**COLLECTED MATERIAL:**
+++

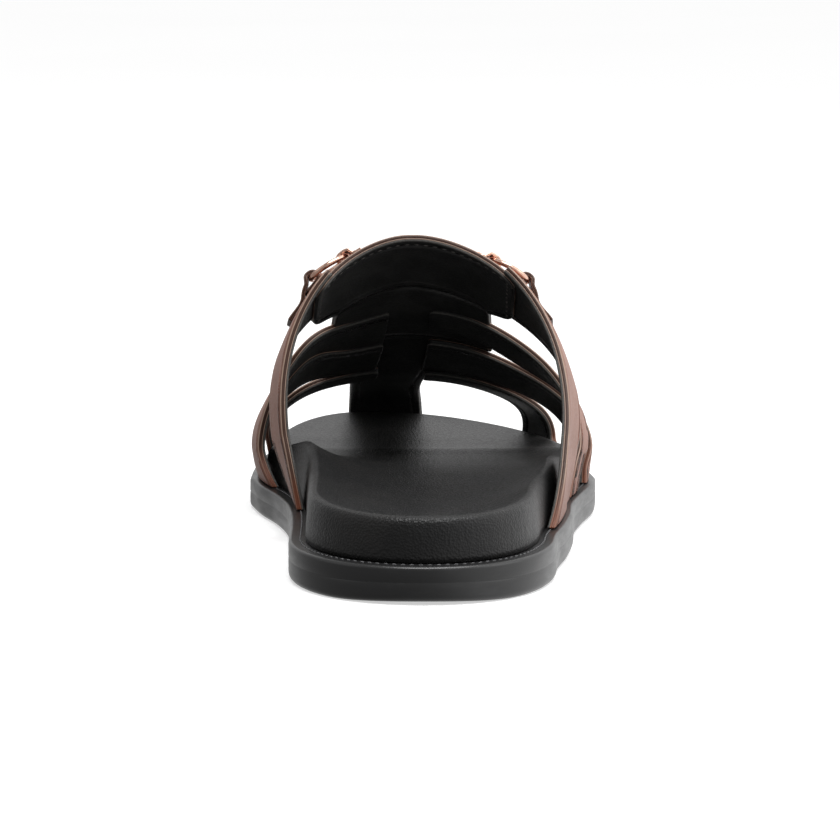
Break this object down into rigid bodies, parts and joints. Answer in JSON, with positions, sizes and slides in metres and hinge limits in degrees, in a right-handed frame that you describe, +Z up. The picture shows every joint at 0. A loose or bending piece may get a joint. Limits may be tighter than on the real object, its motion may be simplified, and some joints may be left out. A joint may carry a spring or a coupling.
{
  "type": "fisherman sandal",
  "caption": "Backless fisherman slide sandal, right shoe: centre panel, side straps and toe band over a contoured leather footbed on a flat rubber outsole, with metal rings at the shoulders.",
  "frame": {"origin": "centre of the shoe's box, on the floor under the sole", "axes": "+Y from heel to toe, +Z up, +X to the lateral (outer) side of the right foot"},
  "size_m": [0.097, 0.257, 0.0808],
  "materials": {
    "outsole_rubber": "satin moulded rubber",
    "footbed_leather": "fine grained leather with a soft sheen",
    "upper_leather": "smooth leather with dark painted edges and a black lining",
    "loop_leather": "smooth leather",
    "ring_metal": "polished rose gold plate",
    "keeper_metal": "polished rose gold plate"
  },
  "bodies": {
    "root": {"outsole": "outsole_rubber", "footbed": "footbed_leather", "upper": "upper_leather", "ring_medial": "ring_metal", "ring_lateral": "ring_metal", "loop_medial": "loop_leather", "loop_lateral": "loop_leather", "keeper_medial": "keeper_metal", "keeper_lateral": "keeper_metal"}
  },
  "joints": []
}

+++

**TASK REQUIREMENTS:** Repeat the whole listing exactly, keeping every line intact.

**RESULT FOR THIS TASK:**
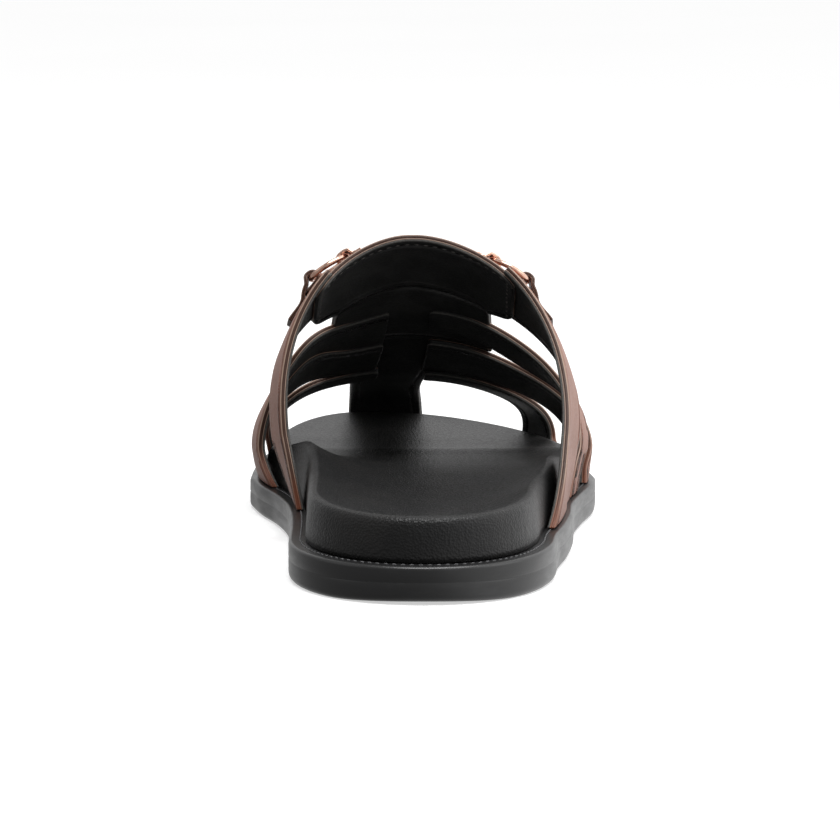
Break this object down into rigid bodies, parts and joints. Answer in JSON, with positions, sizes and slides in metres and hinge limits in degrees, in a right-handed frame that you describe, +Z up. The picture shows every joint at 0. A loose or bending piece may get a joint. Limits may be tighter than on the real object, its motion may be simplified, and some joints may be left out. A joint may carry a spring or a coupling.
{
  "type": "fisherman sandal",
  "caption": "Backless fisherman slide sandal, right shoe: centre panel, side straps and toe band over a contoured leather footbed on a flat rubber outsole, with metal rings at the shoulders.",
  "frame": {"origin": "centre of the shoe's box, on the floor under the sole", "axes": "+Y from heel to toe, +Z up, +X to the lateral (outer) side of the right foot"},
  "size_m": [0.097, 0.257, 0.0808],
  "materials": {
    "outsole_rubber": "satin moulded rubber",
    "footbed_leather": "fine grained leather with a soft sheen",
    "upper_leather": "smooth leather with dark painted edges and a black lining",
    "loop_leather": "smooth leather",
    "ring_metal": "polished rose gold plate",
    "keeper_metal": "polished rose gold plate"
  },
  "bodies": {
    "root": {"outsole": "outsole_rubber", "footbed": "footbed_leather", "upper": "upper_leather", "ring_medial": "ring_metal", "ring_lateral": "ring_metal", "loop_medial": "loop_leather", "loop_lateral": "loop_leather", "keeper_medial": "keeper_metal", "keeper_lateral": "keeper_metal"}
  },
  "joints": []
}